Suddenly politics became a way to security. Agnew was operating in a state where, as he himself pointed out in court last week, payments of businessmen to politicians were so common that no one thought much about them. The prudent contractor simply budgeted for payoffs the way other businessmen put money aside for taxes.

Hard on Race. Agnew got his big chance in 1966 when he was elected Governor, winning because he then was relatively liberal, and running against a reactionary. But when ghetto riots hit Baltimore in 1968, Agnew met with the leaders of the state’s black moderates and, before the TV cameras, dressed them down for not controlling the rioters. The incident established Agnew as a hard-liner on race and helped catch the eye of Richard Nixon.

In 1968 Candidate Nixon was presiding over a brainstorming conference on possible running mates when Agnew’s name came up.
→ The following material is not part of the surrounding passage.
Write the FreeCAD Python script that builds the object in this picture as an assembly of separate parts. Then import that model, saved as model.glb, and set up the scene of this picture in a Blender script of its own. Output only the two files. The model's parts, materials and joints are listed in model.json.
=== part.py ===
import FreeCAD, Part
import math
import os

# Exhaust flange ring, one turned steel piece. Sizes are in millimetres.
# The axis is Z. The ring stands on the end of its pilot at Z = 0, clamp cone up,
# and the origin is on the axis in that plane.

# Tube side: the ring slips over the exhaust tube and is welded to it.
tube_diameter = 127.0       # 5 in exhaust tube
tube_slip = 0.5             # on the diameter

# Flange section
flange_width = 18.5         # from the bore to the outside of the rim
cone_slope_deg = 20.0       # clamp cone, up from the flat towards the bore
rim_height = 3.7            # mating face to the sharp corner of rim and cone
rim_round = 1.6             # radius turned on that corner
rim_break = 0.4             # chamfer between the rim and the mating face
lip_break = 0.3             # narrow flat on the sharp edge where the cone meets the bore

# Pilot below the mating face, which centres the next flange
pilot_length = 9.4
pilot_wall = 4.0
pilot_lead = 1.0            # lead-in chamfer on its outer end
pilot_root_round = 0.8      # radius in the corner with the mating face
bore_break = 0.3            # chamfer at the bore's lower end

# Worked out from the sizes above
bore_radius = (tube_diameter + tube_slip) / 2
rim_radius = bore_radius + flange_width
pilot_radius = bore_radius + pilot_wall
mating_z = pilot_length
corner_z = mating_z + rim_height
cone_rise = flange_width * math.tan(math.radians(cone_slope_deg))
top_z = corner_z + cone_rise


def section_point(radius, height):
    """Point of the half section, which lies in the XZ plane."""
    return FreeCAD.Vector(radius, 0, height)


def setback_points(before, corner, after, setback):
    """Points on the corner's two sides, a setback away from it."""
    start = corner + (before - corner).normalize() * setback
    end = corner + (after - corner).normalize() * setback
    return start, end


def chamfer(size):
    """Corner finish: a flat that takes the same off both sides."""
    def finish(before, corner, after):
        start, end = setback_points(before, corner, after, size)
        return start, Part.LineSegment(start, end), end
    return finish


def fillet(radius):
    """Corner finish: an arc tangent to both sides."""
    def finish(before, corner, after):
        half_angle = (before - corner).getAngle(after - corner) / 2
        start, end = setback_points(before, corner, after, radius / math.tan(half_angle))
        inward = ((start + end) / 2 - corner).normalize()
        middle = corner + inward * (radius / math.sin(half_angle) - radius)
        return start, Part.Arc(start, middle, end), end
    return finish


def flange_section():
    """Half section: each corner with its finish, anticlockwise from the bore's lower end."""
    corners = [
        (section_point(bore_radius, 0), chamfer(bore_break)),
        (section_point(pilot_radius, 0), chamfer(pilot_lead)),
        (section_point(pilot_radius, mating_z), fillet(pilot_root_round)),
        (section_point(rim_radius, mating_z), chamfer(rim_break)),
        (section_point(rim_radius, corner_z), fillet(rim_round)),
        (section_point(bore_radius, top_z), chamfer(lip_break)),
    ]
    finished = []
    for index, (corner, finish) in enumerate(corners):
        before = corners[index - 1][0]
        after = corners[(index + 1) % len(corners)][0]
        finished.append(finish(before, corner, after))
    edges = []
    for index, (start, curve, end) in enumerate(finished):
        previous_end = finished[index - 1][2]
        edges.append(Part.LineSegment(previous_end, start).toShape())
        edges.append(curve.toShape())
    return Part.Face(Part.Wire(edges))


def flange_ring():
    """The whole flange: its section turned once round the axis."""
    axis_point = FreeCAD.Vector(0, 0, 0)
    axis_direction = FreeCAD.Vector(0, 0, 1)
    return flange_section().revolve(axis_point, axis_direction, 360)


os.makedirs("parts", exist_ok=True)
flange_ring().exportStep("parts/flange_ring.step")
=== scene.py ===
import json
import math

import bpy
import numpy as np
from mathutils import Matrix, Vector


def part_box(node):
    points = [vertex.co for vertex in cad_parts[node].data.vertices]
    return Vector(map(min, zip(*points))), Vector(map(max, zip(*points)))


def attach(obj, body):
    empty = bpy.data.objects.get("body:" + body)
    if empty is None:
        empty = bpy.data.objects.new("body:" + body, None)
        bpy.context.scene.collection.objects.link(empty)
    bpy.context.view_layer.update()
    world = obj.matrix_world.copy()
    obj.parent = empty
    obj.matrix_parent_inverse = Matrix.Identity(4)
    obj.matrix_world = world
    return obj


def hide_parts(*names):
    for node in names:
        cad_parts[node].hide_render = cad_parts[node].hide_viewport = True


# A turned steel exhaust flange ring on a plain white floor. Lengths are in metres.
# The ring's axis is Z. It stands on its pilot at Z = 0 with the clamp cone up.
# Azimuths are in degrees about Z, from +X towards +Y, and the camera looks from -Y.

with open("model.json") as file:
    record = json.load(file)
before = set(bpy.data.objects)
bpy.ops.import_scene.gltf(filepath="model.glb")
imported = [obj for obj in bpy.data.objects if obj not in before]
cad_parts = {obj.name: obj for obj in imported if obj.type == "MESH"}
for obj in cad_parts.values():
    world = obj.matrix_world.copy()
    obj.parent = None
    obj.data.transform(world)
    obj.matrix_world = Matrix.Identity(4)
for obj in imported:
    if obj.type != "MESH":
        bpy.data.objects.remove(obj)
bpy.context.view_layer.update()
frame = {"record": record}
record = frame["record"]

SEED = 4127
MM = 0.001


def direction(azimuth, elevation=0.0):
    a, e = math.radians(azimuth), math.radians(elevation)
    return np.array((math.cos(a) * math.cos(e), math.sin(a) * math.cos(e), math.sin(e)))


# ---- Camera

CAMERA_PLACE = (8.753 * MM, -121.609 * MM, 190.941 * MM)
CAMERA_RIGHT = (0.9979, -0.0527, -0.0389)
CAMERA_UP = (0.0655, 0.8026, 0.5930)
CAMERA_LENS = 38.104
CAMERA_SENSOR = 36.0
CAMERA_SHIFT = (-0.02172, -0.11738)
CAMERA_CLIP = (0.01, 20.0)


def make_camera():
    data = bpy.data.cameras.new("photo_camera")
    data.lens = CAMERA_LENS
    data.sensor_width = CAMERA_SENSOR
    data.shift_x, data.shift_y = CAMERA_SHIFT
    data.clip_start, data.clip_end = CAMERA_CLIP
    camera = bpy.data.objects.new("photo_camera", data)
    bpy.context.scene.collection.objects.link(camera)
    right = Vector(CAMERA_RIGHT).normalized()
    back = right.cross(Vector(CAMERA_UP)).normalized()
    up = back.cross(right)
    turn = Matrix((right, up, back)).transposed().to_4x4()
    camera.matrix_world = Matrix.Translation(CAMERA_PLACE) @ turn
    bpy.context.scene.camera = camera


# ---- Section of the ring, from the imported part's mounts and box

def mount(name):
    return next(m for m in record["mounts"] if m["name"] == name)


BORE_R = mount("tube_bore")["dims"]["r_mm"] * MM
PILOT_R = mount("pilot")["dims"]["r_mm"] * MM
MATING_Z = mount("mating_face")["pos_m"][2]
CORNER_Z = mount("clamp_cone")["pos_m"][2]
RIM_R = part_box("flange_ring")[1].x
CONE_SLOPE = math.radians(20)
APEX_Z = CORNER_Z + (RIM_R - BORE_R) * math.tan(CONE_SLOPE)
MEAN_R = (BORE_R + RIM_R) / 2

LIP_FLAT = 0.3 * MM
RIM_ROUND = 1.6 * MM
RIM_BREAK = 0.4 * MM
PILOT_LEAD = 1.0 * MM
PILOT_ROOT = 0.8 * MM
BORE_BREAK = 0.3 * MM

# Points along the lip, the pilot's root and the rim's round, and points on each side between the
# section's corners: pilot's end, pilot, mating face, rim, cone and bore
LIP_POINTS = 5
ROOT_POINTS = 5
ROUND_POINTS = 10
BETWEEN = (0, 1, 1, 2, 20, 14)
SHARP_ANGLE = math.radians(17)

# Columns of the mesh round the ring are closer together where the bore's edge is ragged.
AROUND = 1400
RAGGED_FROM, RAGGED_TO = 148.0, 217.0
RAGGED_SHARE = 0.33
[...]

Someone in the room warned that the Governor’s record in Maryland looked suspicious. Nixon brushed the remark aside. As it turned out, he had already decided to pick Agnew.
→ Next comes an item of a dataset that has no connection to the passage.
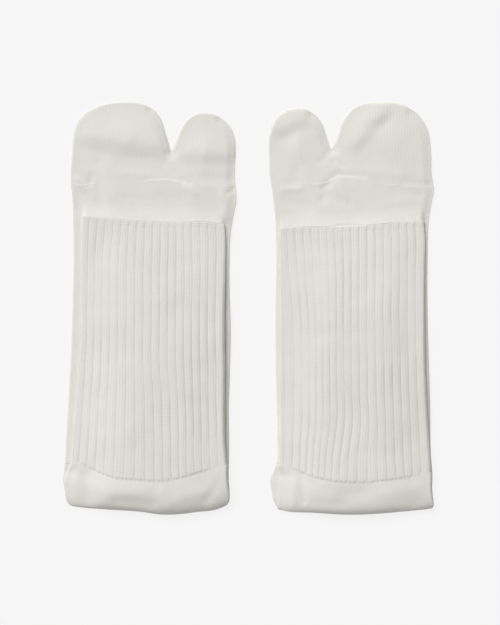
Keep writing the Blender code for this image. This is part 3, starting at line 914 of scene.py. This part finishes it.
def layered_section(lower_left, lower_right, inset_left, inset_right, low, high, groove):
    """Rings of the fold: beneath, two half rounds up the right edge, on top, and two down the left edge."""
    arrays = (lower_left, lower_right, inset_left, inset_right, low, high, groove)
    lower_left, lower_right, inset_left, inset_right, low, high, groove = (v[:, None] for v in arrays)
    splits = [low + (high - low) * share for share in (EAR_SPLIT, FOLD_SPLIT)]
    turn = np.linspace(-math.pi / 2, math.pi / 2, FOLD_EDGE_STEPS, endpoint=False)[None, :]
    flat = np.linspace(0, 1, FOLD_FLAT_STEPS, endpoint=False)[None, :]

    def half_round(edge, bottom, top, side, open_end):
        """A half round whose end by the groove stops at the groove's depth."""
        radius = (top - bottom) / 2
        bulge = SIDE_SHARE * radius * (1 - np.cos(turn))
        bulge = np.where(open_end * turn > 0, np.minimum(bulge, groove * SIDE_SHARE * radius), bulge)
        return edge - side * bulge, (top + bottom) / 2 + radius * np.sin(turn)

    upper_left, upper_right = lower_left + inset_left, lower_right - inset_right
    low_left, low_right = (SIDE_SHARE * (split - low) / 2 for split in splits)
    high_left, high_right = (SIDE_SHARE * (high - split) / 2 for split in splits)
    beneath = lower_left + low_left + (lower_right - low_right - lower_left - low_left) * flat
    above = upper_right - high_right - (upper_right - high_right - upper_left - high_left) * flat
    left_low = half_round(lower_left, low, splits[0], -1, 1)
    left_high = half_round(upper_left, splits[0], high, -1, -1)
    right_low = half_round(lower_right, low, splits[1], 1, 1)
    right_high = half_round(upper_right, splits[1], high, 1, -1)
    runs = (
        (beneath, low + 0 * flat), right_low, right_high, (above, high + 0 * flat),
        (left_high[0][:, ::-1], left_high[1][:, ::-1]), (left_low[0][:, ::-1], left_low[1][:, ::-1]),
    )
    x, z = (np.concatenate([run[k] for run in runs], axis=1) for k in (0, 1))
    is_top = np.zeros(x.shape[1])
    is_top[FOLD_FLAT_STEPS + 2 * FOLD_EDGE_STEPS : 2 * FOLD_FLAT_STEPS + 2 * FOLD_EDGE_STEPS] = 1.0
    return x, z, is_top[None, :]


def make_heel(name, sock):
    nose = 1 - (1 - np.linspace(0, 1, NOSE_RINGS)) ** NOSE_ROUNDNESS
    back = np.linspace(0, NOSE_FROM, BACK_RINGS, endpoint=False)
    shares = np.concatenate([back, NOSE_FROM + (1 - NOSE_FROM) * nose])
    left, right = edges_between(sock.foot, sock.turn, sock.fold, shares)
    fall = np.clip((shares - TOP_FALLS_FROM) / (1 - TOP_FALLS_FROM), 0, 1)
    rise = np.clip((shares - SOLE_RISES_FROM) / (1 - SOLE_RISES_FROM), 0, 1)
    into_corner = np.clip((shares - CORNER_FROM) / (1 - CORNER_FROM), 0, 1)
    corner = CORNER_ROUND * (1 - np.sqrt(1 - into_corner**2))
    high = FOLD_TIP + (FOLD_THICK - FOLD_TIP) * (1 - fall**sock.fall) ** (1 / sock.fall)
    low = FOLD_TIP * (1 - np.sqrt(1 - rise**2))
    inset_left = along_table(sock.layers, "along", "inset_left", shares)
    inset_right = along_table(sock.layers, "along", "inset_right", shares)
    groove = LAYER_GROOVE * (1 - GROOVE_FADE * shares)
    lower_left, lower_right = left + corner, right - corner
    x, z, is_top = layered_section(lower_left, lower_right, inset_left, inset_right, low, high, groove)
    y = ring_heights(sock.turn, sock.fold, shares, x)
    from_left, from_right = x - (left + inset_left)[:, None], (right - inset_right)[:, None] - x
    from_foot_edge = np.minimum(x - left[:, None], right[:, None] - x)
    pressed = leg_thickness(sock, from_left, from_right, THINNING_LENGTH)
    ear = smooth_step(0, EAR_PRESSED_FROM, shares)[:, None] * smooth_step(EAR_REACH, 0, from_left)
    pressed -= EAR_PRESS * ear
    tall = leg_bed(sock, x, line_at(sock.turn, x), from_foot_edge) + pressed
    share = z / FOLD_THICK
    fade = 1 - smooth_step(NOSE_CALM, 1.0, shares)[:, None]
    edge = np.clip(np.minimum(from_left, from_right), 0, None)
    lift = is_top * fade * upper_lift(name, x, y, edge)
    step = turn_step(sock, x, y) * smooth_step(*STEP_SHARES, share)
    steps = np.hypot(np.diff(x, axis=1, prepend=x[:, :1]), np.diff(z, axis=1, prepend=z[:, :1]))
    stitches = np.stack([np.cumsum(steps, axis=1) / WALE, (line_at(sock.turn, x) - y) / COURSE], axis=-1)
    points = np.stack([x, y, share * tall + lift - step], axis=-1)
    return cloth_from_grid(name + "_heel_knit", points, stitches, wrapped=True)


for name, sock in socks.items():
    finish_cloth(make_heel(name, sock))

# %% [markdown]
# ## Colour and nodes
#
# Colours are sRGB hex values, turned to linear light by one function. One helper adds a node with its
# settings and links, so that a material reads as a list of what it is made from.

# %% Node tools
def linear(hex_colour):
    channels = [int(hex_colour[i : i + 2], 16) / 255 for i in (1, 3, 5)]
    return [c / 12.92 if c <= 0.04045 else ((c + 0.055) / 1.055) ** 2.4 for c in channels] + [1.0]


def set_sockets(shader, values):
    for socket, value in values.items():
        shader.inputs[socket].default_value = value


def add_node(tree, kind, inputs, **settings):
    """Adds a node. An input is a number, a colour, an output, or a node, for its first output."""
    node = tree.nodes.new("ShaderNode" + kind)
    for key, value in settings.items():
        setattr(node, key, value)
    for socket, value in inputs.items():
        source = value.outputs[0] if isinstance(value, bpy.types.Node) else value
        if isinstance(source, bpy.types.NodeSocket):
            tree.links.new(source, node.inputs[socket])
        else:
            node.inputs[socket].default_value = source
    return node


# %% [markdown]
# ## Cotton knit
#
# Combed cotton yarn is matt, a little fuzzy, and off-white because it isn't bleached. In plain knit each
# stitch shows as a V: two slanted strands side by side, one wale wide and one course tall. The pattern is
# worked out on the UV map, which is counted in stitches: across a wale the two strands rise and fall, with
# a deeper gap between one wale and the next, and along it the links repeat with a slant. Where the cloth is
# stretched the courses part and show as a ladder, so slow noise lets them come and go. The gaps are a
# little darker, since light is lost in them.

# %% Knit relief
STRETCHES_A_METRE = 48.0


def knit_relief(tree, slant, gap_depth, ladder_least, ladder_most):
    """The height of the stitches from 0 to 1, on the UV map counted in stitches."""
    count = add_node(tree, "SeparateXYZ", {0: add_node(tree, "UVMap", {}, uv_map="stitches")})
    in_wale = add_node(tree, "Math", {0: count.outputs["X"]}, operation="FRACT")
    off_middle = add_node(tree, "Math", {0: in_wale, 1: 0.5}, operation="SUBTRACT")
    off_middle = add_node(tree, "Math", {0: off_middle}, operation="ABSOLUTE")
    half_turn = add_node(tree, "Math", {0: off_middle, 1: 2 * math.pi}, operation="MULTIPLY")
    strands = add_node(tree, "Math", {0: half_turn}, operation="SINE")
    to_edge = add_node(tree, "Math", {0: off_middle, 1: 2.0}, operation="MULTIPLY")
    to_edge = add_node(tree, "Math", {0: to_edge, 1: 3.0}, operation="POWER")
    crown = add_node(tree, "Math", {0: strands, 1: 0.4, 2: 0.6}, operation="MULTIPLY_ADD")
    wale = add_node(tree, "Math", {0: to_edge, 1: -gap_depth, 2: crown}, operation="MULTIPLY_ADD")
    link = add_node(
        tree, "Math", {0: off_middle, 1: slant, 2: count.outputs["Y"]}, operation="MULTIPLY_ADD"
    )
    turn = add_node(tree, "Math", {0: link, 1: 2 * math.pi}, operation="MULTIPLY")
    course = add_node(tree, "Math", {0: turn}, operation="COSINE")
    gap = add_node(tree, "Math", {0: course, 1: -0.5, 2: 0.1}, operation="MULTIPLY_ADD")
    place = add_node(tree, "TexCoord", {}).outputs["Object"]
    stretch = add_node(tree, "TexNoise", {"Vector": place, "Scale": STRETCHES_A_METRE, "Detail": 1.5})
    ladder = add_node(
        tree, "MapRange",
        {"Value": stretch, "From Min": 0.4, "From Max": 0.64, "To Min": ladder_least, "To Max": ladder_most},
    )
    parted = add_node(tree, "Math", {0: gap, 1: ladder}, operation="MULTIPLY")
    whole = add_node(tree, "Math", {0: 1.0, 1: parted}, operation="SUBTRACT")
    return add_node(tree, "Math", {0: wale, 1: whole}, operation="MULTIPLY")


# %% Cotton knit materials
YARN = "#EEECE6"
# Painted shade: the darker colour that stitch gaps and rib grooves are shaded towards; the yarn's own mottle
# also leans to it
YARN_SHADE_AND_MOTTLE = "#C4C2BB"
GROOVE_SHADE = 0.12
MOTTLES_A_METRE = 60.0
TUFTS_A_METRE = 1500.0
TUFT_HEIGHT = 0.3
MATT_COTTON = {
    "Roughness": 0.95, "Specular IOR Level": 0.2, "Sheen Weight": 0.05, "Sheen Roughness": 0.6,
}


def cotton_knit(label, relief, gap_shade, relief_mm, grooved):
    material = bpy.data.materials.new(label)
    material.use_nodes = True
    tree = material.node_tree
    shader = tree.nodes["Principled BSDF"]
    place = add_node(tree, "TexCoord", {}).outputs["Object"]
    height = knit_relief(tree, **relief)
    # Yarn is thick and thin along its length, which leaves a faint mottle a couple of centimetres across
    mottle = add_node(
        tree, "TexNoise", {"Vector": place, "Scale": MOTTLES_A_METRE, "Detail": 4.0, "Roughness": 0.6}
    )
    uneven = add_node(
        tree, "MapRange",
        {"Value": mottle, "From Min": 0.32, "From Max": 0.68, "To Min": 0.1, "To Max": 0.19},
    )
    # Painted shade in the gaps between stitches, with the yarn's own mottle added to it
    shade_and_mottle = add_node(tree, "Math", {0: height, 1: -gap_shade, 2: gap_shade}, operation="MULTIPLY_ADD")
    shade_and_mottle = add_node(tree, "Math", {0: shade_and_mottle, 1: uneven}, operation="ADD")
    # Painted shade: the rib's grooves are darkened by their depth, read from the groove attribute
    if grooved:
        groove = add_node(tree, "Attribute", {}, attribute_name="groove").outputs["Fac"]
        shade_and_mottle = add_node(tree, "Math", {0: groove, 1: GROOVE_SHADE, 2: shade_and_mottle}, operation="MULTIPLY_ADD")
    cotton = add_node(tree, "Mix", {0: shade_and_mottle, 6: linear(YARN), 7: linear(YARN_SHADE_AND_MOTTLE)}, data_type="RGBA")
    # Loose fibres, in tufts less than a millimetre across, roughen every strand
    fuzz = add_node(tree, "TexNoise", {"Vector": place, "Scale": TUFTS_A_METRE, "Detail": 2.0})
    rough = add_node(tree, "Math", {0: fuzz, 1: TUFT_HEIGHT, 2: height}, operation="MULTIPLY_ADD")
    bumped = add_node(tree, "Bump", {"Height": rough, "Strength": 1.0, "Distance": relief_mm * MM})
    tree.links.new(cotton.outputs[2], shader.inputs["Base Color"])
    tree.links.new(bumped.outputs["Normal"], shader.inputs["Normal"])
    set_sockets(shader, MATT_COTTON)
    return material


plain_stitches = {"slant": 0.8, "gap_depth": 0.45, "ladder_least": 0.1, "ladder_most": 0.5}
rib_stitches = {"slant": 0.25, "gap_depth": 0.3, "ladder_least": 0.15, "ladder_most": 0.8}
plain_knit = cotton_knit(
    "unbleached_cotton_plain_knit", plain_stitches, gap_shade=0.2, relief_mm=0.06, grooved=False
)
rib_knit = cotton_knit(
    "unbleached_cotton_rib_knit", rib_stitches, gap_shade=0.27, relief_mm=0.1, grooved=True
)

for label, piece in pieces.items():
    piece.data.materials.clear()
    piece.data.materials.append(rib_knit if label.endswith(("rib", "welt")) else plain_knit)
print(plain_knit.name, len(plain_knit.node_tree.nodes), "nodes")

# %% [markdown]
# ## Placing the pieces in the frame
#
# Each piece stands for the solid of the same part and rides with the one body. The toe's seam has no solid
# of its own. The table's last four columns are about cloth, and nothing in this script reads them.

# %% Ride and replace
Cut = namedtuple("Cut", "stands_for slot flat area lies_on trim")
cuts = {
    "toe_knit": Cut("toe", "plain_knit", (0.196, 0.049), 0.0083, None, "toe_seam"),
    "foot_knit": Cut("foot", "plain_knit", (0.192, 0.168), None, None, None),
    "heel_knit": Cut("heel", "plain_knit", (0.210, 0.026), None, None, None),
    "leg_rib": Cut("leg", "rib_knit", (0.176, 0.144), None, "foot_knit", "cuff_welt"),
    "cuff_welt": Cut("cuff", "rib_knit", None, None, None, None),
    "toe_seam": Cut(None, "plain_knit", None, None, None, None),
}

for label, piece in pieces.items():
    side, part = label.split("_", 1)
    cut = cuts[part]
    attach(piece, "root")
    if cut.stands_for:
        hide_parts(side + "_" + cut.stands_for)
    cloth = sum(face.area for face in piece.data.polygons) / 2
    print(label, "is about", round(cloth * 1e4, 1), "square centimetres of cloth")

# %% [markdown]
# ## Floor, light and camera
#
# The floor is a sheet of white paper on a light table: most of its white is its own, so the socks' shadows
# on it stay faint. The light is one broad soft source from beyond the toes and a little to the left, with a
# pale sky all round, so that the edges on that side are bright and the heel's fold turns away into shade.
# The camera looks straight down through a long lens.

# %% Floor
FLOOR_SIDE = 6.0
FLOOR_BELOW = 0.0002
PAPER = "#5A5A5A"
PAPER_GLOW = 0.829
bpy.ops.object.select_all(action="DESELECT")
bpy.ops.mesh.primitive_plane_add(size=FLOOR_SIDE, location=(0, 0, -FLOOR_BELOW))
floor = bpy.context.active_object
floor.name = "floor"
paper = bpy.data.materials.new("white_paper_on_light_table")
paper.use_nodes = True
set_sockets(paper.node_tree.nodes["Principled BSDF"], {
    "Base Color": linear(PAPER), "Roughness": 1.0, "Specular IOR Level": 0.0,
    "Emission Color": linear("#FFFFFF"), "Emission Strength": PAPER_GLOW,
})
floor.data.materials.append(paper)

# %% Light
SKY_STRENGTH = 0.28
KEY_STRENGTH = 2.77
KEY_SPREAD = 40
KEY_FROM = Vector((-0.55, 0.84, 1.0))

world = bpy.data.worlds.new("pale_studio")
bpy.context.scene.world = world
world.use_nodes = True
sky = world.node_tree.nodes["Background"]
sky.inputs["Color"].default_value = (1.0, 1.0, 1.0, 1.0)
sky.inputs["Strength"].default_value = SKY_STRENGTH

key_data = bpy.data.lights.new("soft_key", "SUN")
key_data.energy = KEY_STRENGTH
key_data.angle = math.radians(KEY_SPREAD)
key = bpy.data.objects.new("soft_key", key_data)
bpy.context.scene.collection.objects.link(key)
key.rotation_euler = KEY_FROM.to_track_quat("Z", "Y").to_euler()

# %% Camera
LOOK_AT = (0.0009, -0.0023)
CAMERA_HEIGHT = 2.0
SOCK_HEIGHT = 0.006
VIEW_TALL = 0.363
camera_data = bpy.data.cameras.new("camera")
camera_data.sensor_width = 36.0
camera_data.lens = camera_data.sensor_width * (CAMERA_HEIGHT - SOCK_HEIGHT) / VIEW_TALL
camera = bpy.data.objects.new("camera", camera_data)
camera.location = (LOOK_AT[0], LOOK_AT[1], CAMERA_HEIGHT)
bpy.context.scene.collection.objects.link(camera)
bpy.context.scene.camera = camera
bpy.context.scene.view_settings.view_transform = "Standard"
The tough talking and law-and-order pose of Agnew may have helped Nixon win two elections, but the former Vice President contributed precious little to the Nixon Administrations, except to serve as a willing hatchet man, warring with the “irresponsible” press and firing off salvos of alliterative tongue twisters at weak-kneed liberals—those “nattering nabobs of negativism.” But the plain fact was that Agnew was less at home with politicians than he was with celebrities and millionaires. He never seemed very happy in his work. But it takes money to play in the Frank Sinatra league—money or a title—and now Agnew has neither.

Perhaps Agnew would not seem to have fallen so far if he had not held himself up so high to the nation as the advocate of law and order. But fall he did, and the change was instantaneous. The day after his resignation, Agnew was attending the funeral of a half-brother when someone solicitously asked his wife, “What about the Vice President?” Quickly, Mrs. Agnew made the correction. “You mean the former Vice President,” she said.